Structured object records
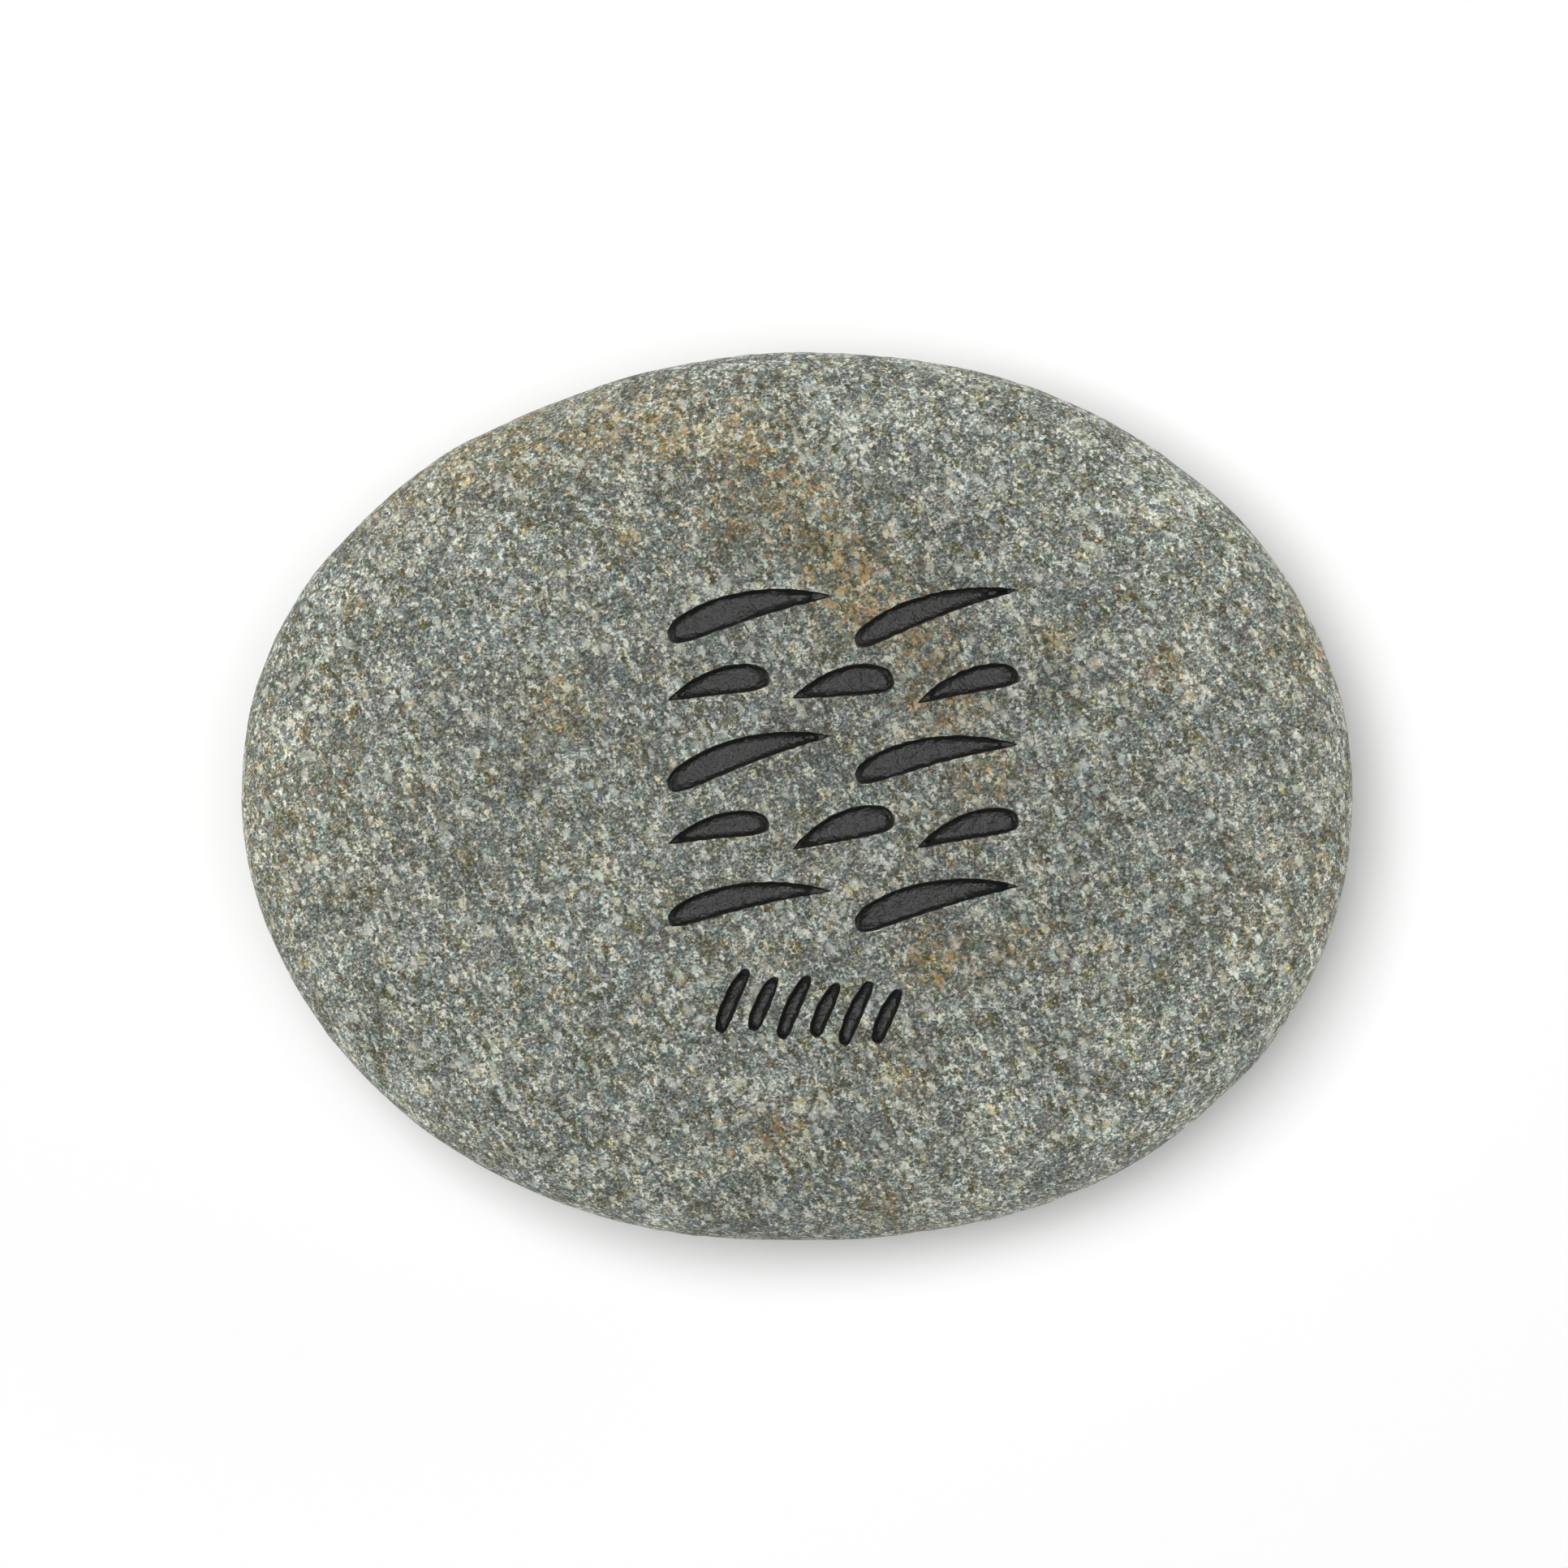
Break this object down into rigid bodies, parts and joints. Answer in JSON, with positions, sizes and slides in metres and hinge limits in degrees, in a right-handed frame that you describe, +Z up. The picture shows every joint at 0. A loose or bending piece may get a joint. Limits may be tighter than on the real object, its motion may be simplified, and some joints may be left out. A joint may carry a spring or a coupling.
{
  "type": "engraved river pebble",
  "caption": "Flattish oval river pebble of fine speckled grey stone, with rows of shallow brush strokes cut into its upper face and painted black.",
  "frame": {"origin": "on the table, under the middle of the pebble's length and width", "axes": "+X along the pebble's length, +Y across it towards the top of the engraving, +Z up through its engraved face"},
  "size_m": [0.1, 0.08, 0.0252],
  "materials": {
    "stone": "matte, water-worn, fine salt-and-pepper grain; the engraved recesses are painted matte black"
  },
  "bodies": {
    "root": {"pebble": "stone"}
  },
  "joints": []
}
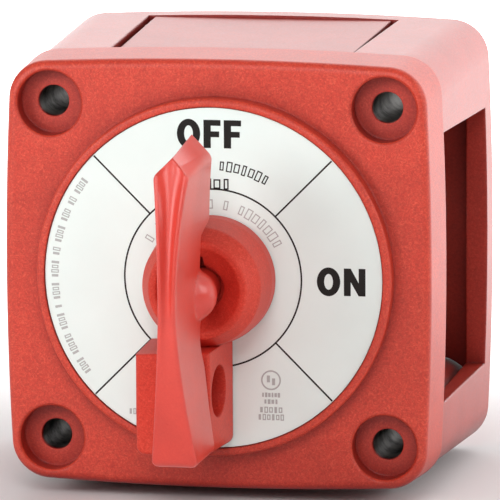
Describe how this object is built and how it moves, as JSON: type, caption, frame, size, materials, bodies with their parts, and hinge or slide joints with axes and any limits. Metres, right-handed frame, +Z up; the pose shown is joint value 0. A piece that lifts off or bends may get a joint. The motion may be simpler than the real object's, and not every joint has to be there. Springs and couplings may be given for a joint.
{
  "type": "battery switch",
  "caption": "Square surface-mount battery isolator with raised round dial, removable waisted key, padlock lug, side cable entries and rear terminal studs.",
  "frame": {"origin": "centre of the four mounting holes, on the back mounting face", "axes": "+X right and +Z up as seen from the front, +Y into the mounting wall; the dial and key face -Y"},
  "size_m": [0.0732, 0.093, 0.0732],
  "materials": {
    "red_plastic": "fine matte moulded, slightly mottled",
    "red_key": "satin moulded",
    "dial_print": "printed satin film",
    "black_plastic": "matte moulded",
    "rubber_seal": "matte",
    "stainless": "brushed",
    "tinned_copper": "satin tin plate",
    "copper": "machined",
    "silver": "satin"
  },
  "bodies": {
    "housing": {"front_cover": "red_plastic", "case": "red_plastic", "mounting_sleeves": "stainless", "dial": "dial_print", "contact_block": "black_plastic", "block_gasket": "rubber_seal", "block_screws": "stainless", "fixed_contacts": "copper", "terminal_studs": "tinned_copper", "flat_washers": "stainless", "lock_washers": "stainless", "hex_nuts": "stainless"},
    "rotor": {"rotor_head": "red_plastic", "contact_carrier": "black_plastic", "contact_bridge": "copper", "contact_spring": "stainless", "contact_tips": "silver", "detent_balls": "stainless", "detent_springs": "stainless", "shaft_ring": "rubber_seal", "thrust_washer": "stainless", "retaining_clip": "stainless", "rotor_screw": "stainless", "rotor_washer": "stainless"},
    "key": {"key": "red_key", "key_ring": "rubber_seal"},
    "top_plate": {"top_plate": "red_plastic"},
    "bottom_plate": {"bottom_plate": "red_plastic"},
    "left_plate": {"left_plate": "red_plastic"},
    "rear_cover": {"rear_cover": "red_plastic"}
  },
  "joints": [
    {"name": "rotor_turn", "type": "hinge", "parent": "housing", "child": "rotor", "pos_m": [0, -0.05675, 0], "axis": [0, 1, 0], "range_deg": [0, 90]},
    {"name": "key_pull", "type": "slide", "parent": "rotor", "child": "key", "axis": [0, -1, 0], "range_m": [0, 0.025]},
    {"name": "top_plate_pull", "type": "slide", "parent": "housing", "child": "top_plate", "axis": [0, 0, 1], "range_m": [0, 0.015]},
    {"name": "bottom_plate_pull", "type": "slide", "parent": "housing", "child": "bottom_plate", "axis": [0, 0, -1], "range_m": [0, 0.015]},
    {"name": "left_plate_pull", "type": "slide", "parent": "housing", "child": "left_plate", "axis": [-1, 0, 0], "range_m": [0, 0.015]},
    {"name": "rear_cover_pull", "type": "slide", "parent": "housing", "child": "rear_cover", "axis": [0, 1, 0], "range_m": [0, 0.04]}
  ]
}
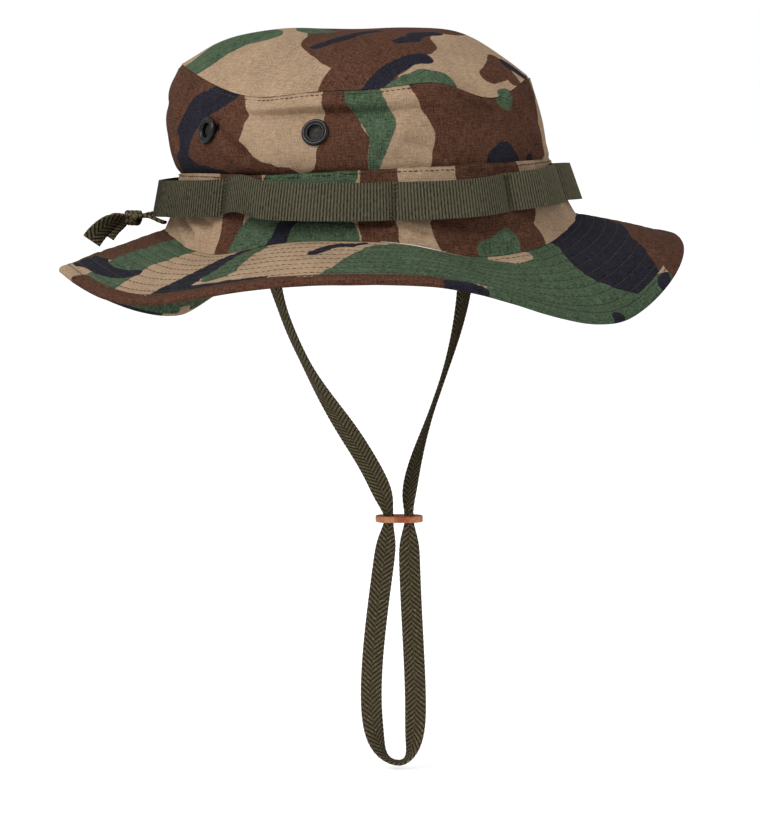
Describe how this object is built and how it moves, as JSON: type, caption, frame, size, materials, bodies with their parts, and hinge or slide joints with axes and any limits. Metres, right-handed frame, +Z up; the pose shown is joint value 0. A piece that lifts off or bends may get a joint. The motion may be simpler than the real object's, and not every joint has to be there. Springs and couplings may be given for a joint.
{
  "type": "boonie hat",
  "caption": "Soft field hat with an oval crown, wide drooping quilted brim, branch loops, side vents and a corded chin strap with a leather slider.",
  "frame": {"origin": "centre of the head opening, in the plane where the crown meets the brim", "axes": "+X to the front of the hat, +Y to the wearer's left, +Z up"},
  "size_m": [0.2793, 0.285, 0.351],
  "materials": {
    "camo_cloth": "matte",
    "olive_webbing": "matte",
    "olive_thread": "satin",
    "stiffener_felt": "matte",
    "sweatband_cotton": "matte",
    "black_metal": "satin",
    "dark_wire": "satin",
    "olive_braid": "matte",
    "tan_leather": "matte"
  },
  "bodies": {
    "hat": {"crown_top": "camo_cloth", "crown_wall_right": "camo_cloth", "crown_wall_left": "camo_cloth", "crown_band_right": "camo_cloth", "crown_band_left": "camo_cloth", "top_seam_tape": "olive_webbing", "crown_stitching": "olive_thread", "brim_upper_ply": "camo_cloth", "brim_stiffener": "stiffener_felt", "brim_lower_ply": "camo_cloth", "brim_binding": "camo_cloth", "brim_quilting": "olive_thread", "binding_stitching": "olive_thread", "sweatband": "sweatband_cotton", "sweatband_stitching": "olive_thread", "branch_loop_webbing": "olive_webbing", "loop_bar_tacks": "olive_thread", "vent_eyelets": "black_metal", "vent_washers": "black_metal", "vent_screens": "dark_wire", "cord_in_channel": "olive_braid"},
    "chin_cord": {"chin_cord": "olive_braid"},
    "slider": {"leather_slider": "tan_leather"},
    "back_tie": {"back_tie": "olive_braid"}
  },
  "joints": [
    {"name": "chin_cord_swing", "type": "hinge", "parent": "hat", "child": "chin_cord", "pos_m": [0, 0, -0.003], "axis": [0, 1, 0], "range_deg": [-50, 55]},
    {"name": "slider_travel", "type": "slide", "parent": "chin_cord", "child": "slider", "axis": [-0.1219, 0, 0.9925], "range_m": [-0.05, 0.04], "deforming": ["chin_cord"]},
    {"name": "back_tie_lift", "type": "hinge", "parent": "hat", "child": "back_tie", "pos_m": [-0.0949, -0.0345, 0.002], "axis": [-0.342, 0.9397, 0], "range_deg": [0, 60]}
  ]
}
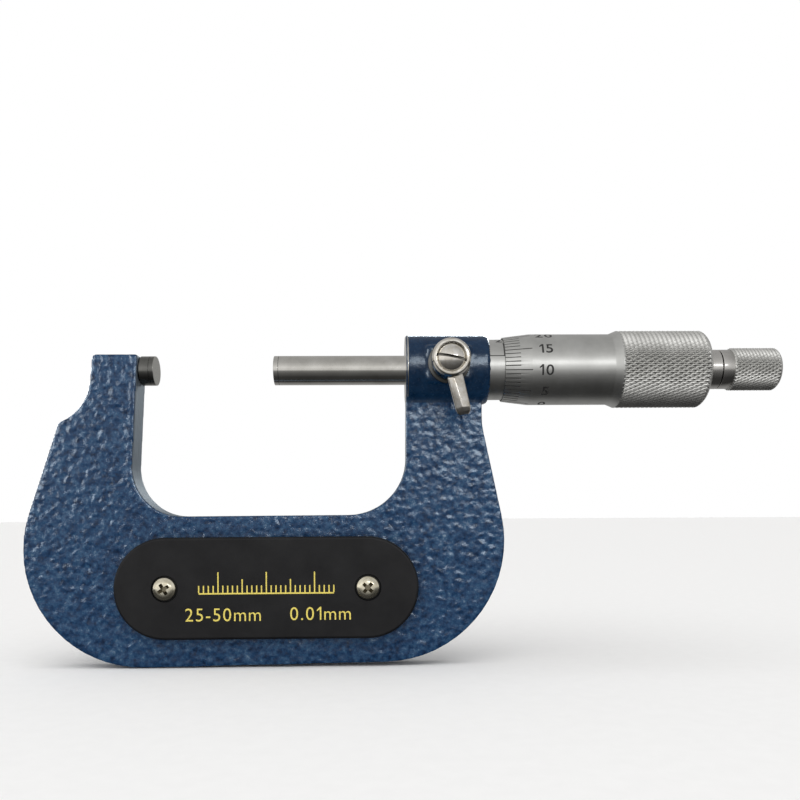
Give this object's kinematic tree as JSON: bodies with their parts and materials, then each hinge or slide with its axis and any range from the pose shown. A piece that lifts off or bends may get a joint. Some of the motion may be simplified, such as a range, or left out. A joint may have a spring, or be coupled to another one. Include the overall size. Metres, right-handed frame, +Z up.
{
  "type": "outside micrometer",
  "caption": "Outside micrometer with a cast C-frame, rotating thimble on a graduated sleeve, spindle lock lever and ratchet stop.",
  "frame": {"origin": "centre of the anvil's measuring face", "axes": "+X along the spindle from the anvil to the ratchet stop, +Z up out of the frame's throat, -Y the front, where the lock lever is"},
  "size_m": [0.1605, 0.023, 0.071],
  "materials": {
    "blue_enamel": "glossy hammered enamel over cast iron",
    "ground_steel": "ground",
    "carbide": "lapped",
    "satin_chrome": "satin",
    "nickel": "polished nickel",
    "spring_steel": "drawn wire",
    "brass": "turned",
    "black_plastic": "moulded, satin"
  },
  "bodies": {
    "frame": {"frame": "blue_enamel", "anvil": "ground_steel", "anvil_tip": "carbide", "inner_sleeve": "ground_steel", "adjusting_nut": "ground_steel", "front_plate": "black_plastic", "front_plate_screw_left": "nickel", "front_plate_screw_right": "nickel", "rear_plate": "black_plastic", "rear_plate_screw_left": "nickel", "rear_plate_screw_right": "nickel"},
    "sleeve": {"outer_sleeve": "satin_chrome"},
    "feed": {"spindle_tip": "carbide"},
    "thimble": {"spindle": "ground_steel", "thimble": "satin_chrome", "ratchet_shaft": "nickel", "ratchet_end_screw": "nickel"},
    "ratchet": {"ratchet_knob": "satin_chrome", "ratchet_disc": "ground_steel", "ratchet_spring": "spring_steel"},
    "lock": {"lock_lever": "nickel", "lock_stud": "ground_steel", "lock_screw": "nickel"},
    "plug": {"lock_plug": "brass"}
  },
  "joints": [
    {"name": "sleeve_zero_set", "type": "hinge", "parent": "frame", "child": "sleeve", "pos_m": [0.07, 0, 0], "axis": [1, 0, 0], "range_deg": [-15, 15]},
    {"name": "spindle_feed", "type": "slide", "parent": "frame", "child": "feed", "axis": [1, 0, 0], "range_m": [-0.00014, 0.02486]},
    {"name": "thimble_turn", "type": "hinge", "parent": "feed", "child": "thimble", "pos_m": [0.0738, 0, 0], "axis": [1, 0, 0], "range_deg": [-99.1, 17901.1]},
    {"name": "ratchet_slip", "type": "hinge", "parent": "thimble", "child": "ratchet", "pos_m": [0.1206, 0, 0], "axis": [1, 0, 0], "continuous": true},
    {"name": "lock_lever_swing", "type": "hinge", "parent": "frame", "child": "lock", "pos_m": [0.06195, -0.0076, 0.00015], "axis": [0, 1, 0], "range_deg": [0, 75.1]},
    {"name": "lock_plug_press", "type": "slide", "parent": "frame", "child": "plug", "axis": [0, 1, 0], "range_m": [0, 0.00015]}
  ],
  "couplings": [
    {"joint": "thimble_turn", "follows": "spindle_feed", "rad_per_m": 12566},
    {"joint": "lock_lever_swing", "follows": "lock_plug_press", "rad_per_m": 8726.6}
  ]
}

_Exercise:_ Wherever the string "parts" appears in the entries above, list that line.

_Answer in full:_
Break this object down into rigid bodies, parts and joints. Answer in JSON, with positions, sizes and slides in metres and hinge limits in degrees, in a right-handed frame that you describe, +Z up. The picture shows every joint at 0. A loose or bending piece may get a joint. Limits may be tighter than on the real object, its motion may be simplified, and some joints may be left out. A joint may carry a spring or a coupling.
Describe how this object is built and how it moves, as JSON: type, caption, frame, size, materials, bodies with their parts, and hinge or slide joints with axes and any limits. Metres, right-handed frame, +Z up; the pose shown is joint value 0. A piece that lifts off or bends may get a joint. The motion may be simpler than the real object's, and not every joint has to be there. Springs and couplings may be given for a joint.
Describe how this object is built and how it moves, as JSON: type, caption, frame, size, materials, bodies with their parts, and hinge or slide joints with axes and any limits. Metres, right-handed frame, +Z up; the pose shown is joint value 0. A piece that lifts off or bends may get a joint. The motion may be simpler than the real object's, and not every joint has to be there. Springs and couplings may be given for a joint.
Give this object's kinematic tree as JSON: bodies with their parts and materials, then each hinge or slide with its axis and any range from the pose shown. A piece that lifts off or bends may get a joint. Some of the motion may be simplified, such as a range, or left out. A joint may have a spring, or be coupled to another one. Include the overall size. Metres, right-handed frame, +Z up.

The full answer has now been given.